>> start Data section

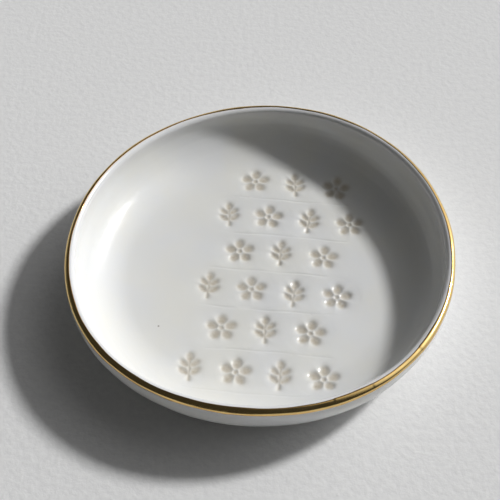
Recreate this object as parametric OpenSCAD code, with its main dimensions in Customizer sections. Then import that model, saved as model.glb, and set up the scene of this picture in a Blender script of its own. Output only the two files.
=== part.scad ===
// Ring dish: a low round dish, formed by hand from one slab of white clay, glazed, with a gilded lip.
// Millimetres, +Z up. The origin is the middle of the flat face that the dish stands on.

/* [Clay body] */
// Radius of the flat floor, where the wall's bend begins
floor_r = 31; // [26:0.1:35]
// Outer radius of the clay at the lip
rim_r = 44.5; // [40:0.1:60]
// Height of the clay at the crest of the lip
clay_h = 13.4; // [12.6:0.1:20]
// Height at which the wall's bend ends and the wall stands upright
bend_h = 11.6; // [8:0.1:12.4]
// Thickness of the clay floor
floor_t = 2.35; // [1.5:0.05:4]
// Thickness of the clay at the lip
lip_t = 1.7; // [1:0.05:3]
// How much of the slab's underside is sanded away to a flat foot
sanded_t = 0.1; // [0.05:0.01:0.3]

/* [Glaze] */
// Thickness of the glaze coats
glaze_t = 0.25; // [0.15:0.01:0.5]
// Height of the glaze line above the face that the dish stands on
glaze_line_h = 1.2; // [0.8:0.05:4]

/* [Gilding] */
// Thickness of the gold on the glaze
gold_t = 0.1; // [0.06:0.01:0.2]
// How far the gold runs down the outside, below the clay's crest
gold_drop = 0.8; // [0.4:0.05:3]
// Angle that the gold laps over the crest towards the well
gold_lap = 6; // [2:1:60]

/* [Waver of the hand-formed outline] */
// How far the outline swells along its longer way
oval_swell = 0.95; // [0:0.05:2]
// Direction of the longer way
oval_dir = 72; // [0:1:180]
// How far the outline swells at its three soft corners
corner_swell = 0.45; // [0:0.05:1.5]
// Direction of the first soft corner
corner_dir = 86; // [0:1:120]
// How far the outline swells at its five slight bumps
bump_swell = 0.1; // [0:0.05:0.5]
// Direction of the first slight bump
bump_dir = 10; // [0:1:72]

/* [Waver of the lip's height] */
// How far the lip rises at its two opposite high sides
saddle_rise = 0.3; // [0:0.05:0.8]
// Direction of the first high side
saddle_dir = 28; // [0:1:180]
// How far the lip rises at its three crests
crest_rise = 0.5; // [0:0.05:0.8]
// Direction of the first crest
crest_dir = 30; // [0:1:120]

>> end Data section

To do:
All of the material must be reproduced exactly.

Correct answer:
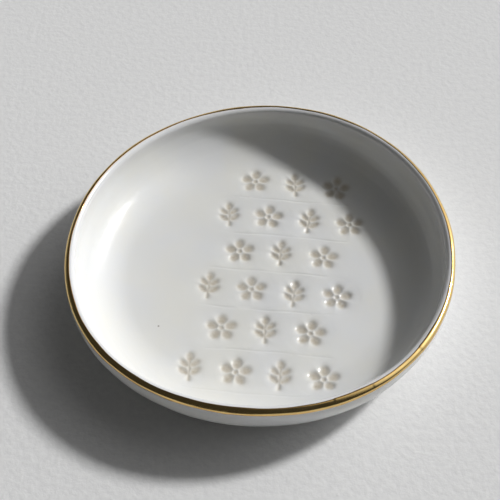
Recreate this object as parametric OpenSCAD code, with its main dimensions in Customizer sections. Then import that model, saved as model.glb, and set up the scene of this picture in a Blender script of its own. Output only the two files.
=== part.scad ===
// Ring dish: a low round dish, formed by hand from one slab of white clay, glazed, with a gilded lip.
// Millimetres, +Z up. The origin is the middle of the flat face that the dish stands on.

/* [Clay body] */
// Radius of the flat floor, where the wall's bend begins
floor_r = 31; // [26:0.1:35]
// Outer radius of the clay at the lip
rim_r = 44.5; // [40:0.1:60]
// Height of the clay at the crest of the lip
clay_h = 13.4; // [12.6:0.1:20]
// Height at which the wall's bend ends and the wall stands upright
bend_h = 11.6; // [8:0.1:12.4]
// Thickness of the clay floor
floor_t = 2.35; // [1.5:0.05:4]
// Thickness of the clay at the lip
lip_t = 1.7; // [1:0.05:3]
// How much of the slab's underside is sanded away to a flat foot
sanded_t = 0.1; // [0.05:0.01:0.3]

/* [Glaze] */
// Thickness of the glaze coats
glaze_t = 0.25; // [0.15:0.01:0.5]
// Height of the glaze line above the face that the dish stands on
glaze_line_h = 1.2; // [0.8:0.05:4]

/* [Gilding] */
// Thickness of the gold on the glaze
gold_t = 0.1; // [0.06:0.01:0.2]
// How far the gold runs down the outside, below the clay's crest
gold_drop = 0.8; // [0.4:0.05:3]
// Angle that the gold laps over the crest towards the well
gold_lap = 6; // [2:1:60]

/* [Waver of the hand-formed outline] */
// How far the outline swells along its longer way
oval_swell = 0.95; // [0:0.05:2]
// Direction of the longer way
oval_dir = 72; // [0:1:180]
// How far the outline swells at its three soft corners
corner_swell = 0.45; // [0:0.05:1.5]
// Direction of the first soft corner
corner_dir = 86; // [0:1:120]
// How far the outline swells at its five slight bumps
bump_swell = 0.1; // [0:0.05:0.5]
// Direction of the first slight bump
bump_dir = 10; // [0:1:72]

/* [Waver of the lip's height] */
// How far the lip rises at its two opposite high sides
saddle_rise = 0.3; // [0:0.05:0.8]
// Direction of the first high side
saddle_dir = 28; // [0:1:180]
// How far the lip rises at its three crests
crest_rise = 0.5; // [0:0.05:0.8]
// Direction of the first crest
crest_dir = 30; // [0:1:120]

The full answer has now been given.